Ano passado chegou aos cinemas o filme "A Origem", de Christopher Nolan. A história gira em torno de um futuro não muito distante onde se pode entrar nos sonhos de outras pessoas. O filme acompanha uma equipe de especialistas em invadir sonhos, contratados para descobrir segredos industriais, que recebe uma proposta indecente de um empresário. O que eles tem de fazer é complicado: não vão roubar um segredo, mas plantar uma idéia. Os protagonistas explicam porque tal ação é tão difícil: uma idéia é difícil de ser plantada porque sempre haverá um rastro de quem a plantou.
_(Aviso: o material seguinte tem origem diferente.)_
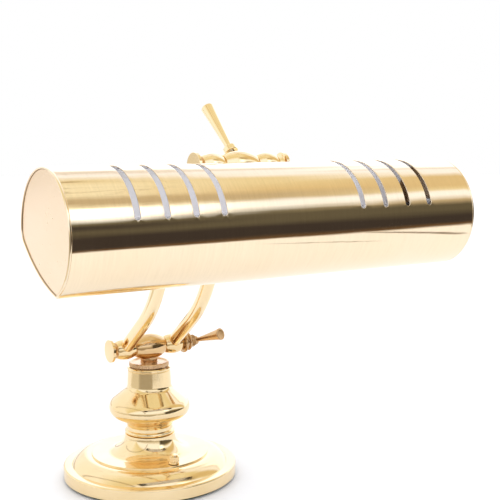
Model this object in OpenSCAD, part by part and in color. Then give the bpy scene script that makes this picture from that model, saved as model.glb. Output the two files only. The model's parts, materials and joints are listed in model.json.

Por que estou falando disso? Nos últimos dias li o livro de Edgar Decca, O Nascimento das Fábricas, que analisa o processo descrito no título de uma perspectiva diferente: o mundo das idéias. Por que isso? Decca acredita que a ideologia criada no início da industrialização foi tão bem construída e tão bem difundida que ela chegou até na historiografia. Daí que muitos historiadores explicam o nascimento das fábricas através do elemento produtividade. Ou seja, as fábricas nasceram graças ás máquinas, criadas na Revolução Industrial, que trouxeram novas técnicas de produção.
Segundo Decca, as máquinas não determinaram o nascimento das fábricas. O que ajudou e muito ao nascimento das fábricas foi a mentalidade burguesa, formada gradativamente, segundo a força que a burguesia ia adquirindo com o tempo. O que dizia essa mentalidade? Primeiro, ao contrário do que se dizia antes, o trabalho não é algo ruim. As sociedades da Antiguidade sempre consideraram o trabalho como um castigo ou uma tortura (basta lembrarmos que o princípio básico para ser nobre é não ter que trabalhar). Em segundo lugar, o trabalho produz lucros. Quanto mais eficiente e racional o trabalho, mais lucros serão obtidos. Quanto mais disciplinado o trabalhador, melhor será o seu trabalho.
O burguês era o homem que mexia com dinheiro, por isso ele valoriza o trabalho. Mas a maioria apenas comercializava o produto de outros trabalhadores, como os artesões. O problema, para o burguês, é que o artesão não tem um nível de produção regular, isso porque ele tem muita autonomia, afinal, os meios de produção são todos dele. As fábricas nascem quando o burguês reúne os trabalhadores em um espaço e empresta os meios de produção para eles. O que se exigia nas fábricas era disciplina, por isso existiam capatazes e punições terríveis a quem não fosse "ordeiro". O interessante é que esse zelo foi tão reafirmado que acabou penetrando dentro dos trabalhadores. Reafirmado como? Não era só através do "vigiar e punir". Não era raro muitos padres ou pastores apoiarem o trabalho fabril como alternativa á preguiça, um dos pecados capitais, visto como solo fértil para outros pecados. Os cientistas sociais, que surgem nesse período de mudanças radicais, não fogem á regra: o trabalhador que não é disciplinado logo se tornará um criminoso ou um vagabundo. O trabalhador deve reconhecer seu papel na sociedade, aprender e exercer sua função, senão a sociedade desabará. Além disso, o trabalho traz muitos benefícios ao homem, principalmente na saúde (o que muitos não percebiam era a falta de segurança no trabalho, dentre outros fatores).
O patrão, o capataz, a ciência e a religião diziam basicamente a mesma coisa, com conceitos e palavras diferentes. Eles produziram uma ideologia, um conjunto de idéias que toma status de verdade, que incutiu nos trabalhadores que a fábrica era o único meio de se sustentar e a disciplina a única maneira de continuar nas fábricas. As máquinas aqui serviram como instrumento para assegurar isso: a ameaça de mecanizar a produção assustava os operários, preocupados em perder o seu emprego.
A classe social burguesa fez o que a equipe do filme fez na cabeça de sua vítima: plantaram uma idéia. De tal forma que não se percebe de onde veio tal idéia. Ela foi estendida á toda sociedade. Disciplina e produtividade são palavras de ordem para todos os grupos sociais. Palavras que apagam, de certa forma, desejos de autonomia e de revolta. Na realidade, tais sentimentos nunca deixaram de existir, o que Decca quer dizer é que seu objetivo, no campo das idéias, era evitar a sua proliferação. Ao contrário do que vem se afirmando, as fábricas não nascem graças ás máquinas, mas devido á ideologia criada pela classe burguesa, na qual as máquinas foram usadas como um dos tantos instrumentos de sua reafirmação.